Deux mots qui ne sont pas antinomiques dans l'oeuvre de la cinéaste indé Anoushka. Au gré de ses films X, la réalisatrice propose effectivement une vision intime et politique de la pornographie, réappropriée par-delà les clichés pour sexistes en mal de sensations, les scénarios éculés, les corps-objets beaucoup trop banalisés dans le porno dit "mainstream". Le désir féminin y occupe une vraie place, loin d'un surjeu factice et mécanique.
"Je veux montrer le corps des femmes et les sexualités avec éthique, bienveillance et surtout militantisme, dans un cinéma qui a longtemps été dominé par les hommes, pour les hommes", expliquait-elle dans les pages de Terrafemina l'an dernier. Rebelote avec son nouveau film : Chaos, diffusé ce 2 décembre sur Canal + à 00:16 (la fameuse case du premier samedi du mois). Un projet ambitieux que ce sixième long métrage : "C'est mon film le plus personnel et le plus fort", promet d'emblée sa réalisatrice.
C'est l'histoire douce amère d'une femme, Charlie, qui va chercher à se "réparer" après une relation toxique, auprès d'autres femmes, dans un centre "sororal". Un pitch qui entremêle enjeux de société forts, idéal collectif (la sororité) et... Sexualité bien sûr. Car il s'agit avant tout de se réapproprier son propre corps.
Chaos, qui se définit comme une "expérience cinématographique unique" portant sur le thème toujours autant d'actualité hélas des violences conjugales, propose des séquences de sexe explicites pour mieux inciter son public à développer une réflexion militante au delà du "cul" cru. Quitte à ce que cet engagement en vienne à déboulonner les formes : on pense à ces interludes étonnants qui mettent en scène... des marionnettes !

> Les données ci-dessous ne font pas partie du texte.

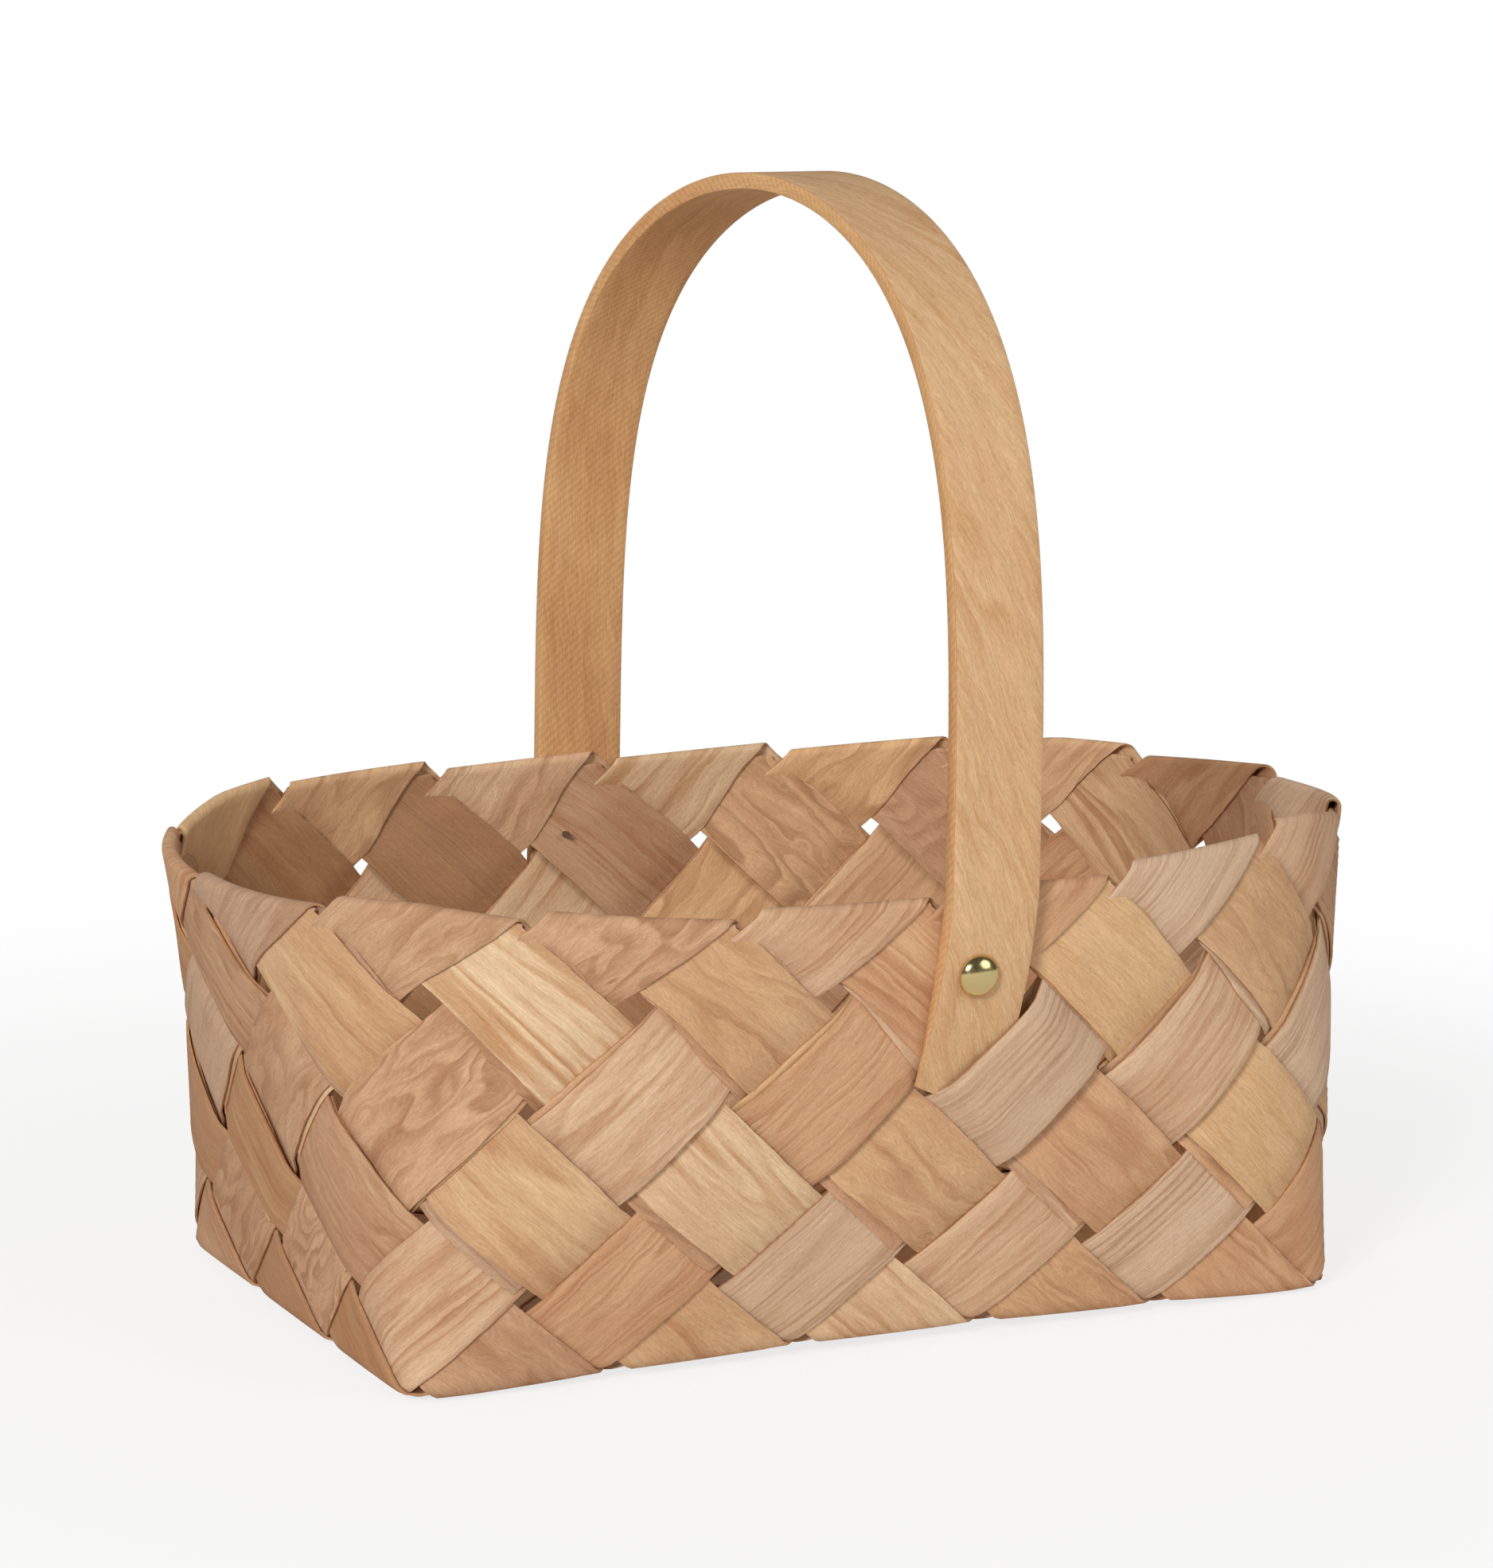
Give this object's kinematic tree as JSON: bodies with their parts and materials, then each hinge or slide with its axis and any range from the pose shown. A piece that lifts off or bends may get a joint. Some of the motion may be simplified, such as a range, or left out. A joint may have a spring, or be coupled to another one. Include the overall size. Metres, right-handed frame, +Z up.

Et si le couple a toujours été au coeur du porno, il se retrouve ici volontiers épinglé, déconstruit... Et pas forcément montré sous son envers le plus harmonieux. Alors que l'amour à deux - ou à plusieurs - est dans les films du genre les moins inspirés un bête prétexte à enchaîner les séquences de lit plutôt anecdotiques, il permet ici entre deux instants charnels de saisir en images le phénomène d'emprise propre aux relations toxiques.
Quitte à penser le cul au-delà d'une sacrosainte hétérosexualité trop souvent érigée en norme ! En traitant un thème aussi sensible, Chaos se permet aussi une inversion : la réappropriation très personnelle d'un univers super codifié, le X, considéré par tout un pan des militantes féministes comme une forme de violence faite aux femmes, ici investi afin... De dénoncer justement les oppressions que le patriarcat leur fait subir au quotidien.
Le champ du porno lui-même s'est volontiers retrouvé chamboulé par la réalisatrice, puisqu'elle a invité sur le plateau des professionnels essentiels et pourtant trop éludés des productions X quand il s'agit de superviser les scènes les plus impudiques entre les comédiens : les coordinateurs et coordinatrices d'intimité, bien sûr. Un job encore trop incompris qui a gagné en visibilité dans les fictions plus "mainstream", avec des séries comme Normal People.
Décrite par sa cinéaste comme "une ode émouvante à la sororité et à la force des femmes", Chaos est certes une anatomie frontale d'un couple - comme a pu le faire une certaine réalisatrice lauréate de la Palme d'or - mais surtout une déclaration d'amour à ces femmes qui, au coeur de ce X renouvelé, prennent plus que jamais le pouvoir. Ce n'est pas trop tôt !
Chaos, par Anoushka.
Avec Misungui, Rico Simmons, Lullabyebye...
Diffusé sur Canal+ le 2 décembre à 00h16.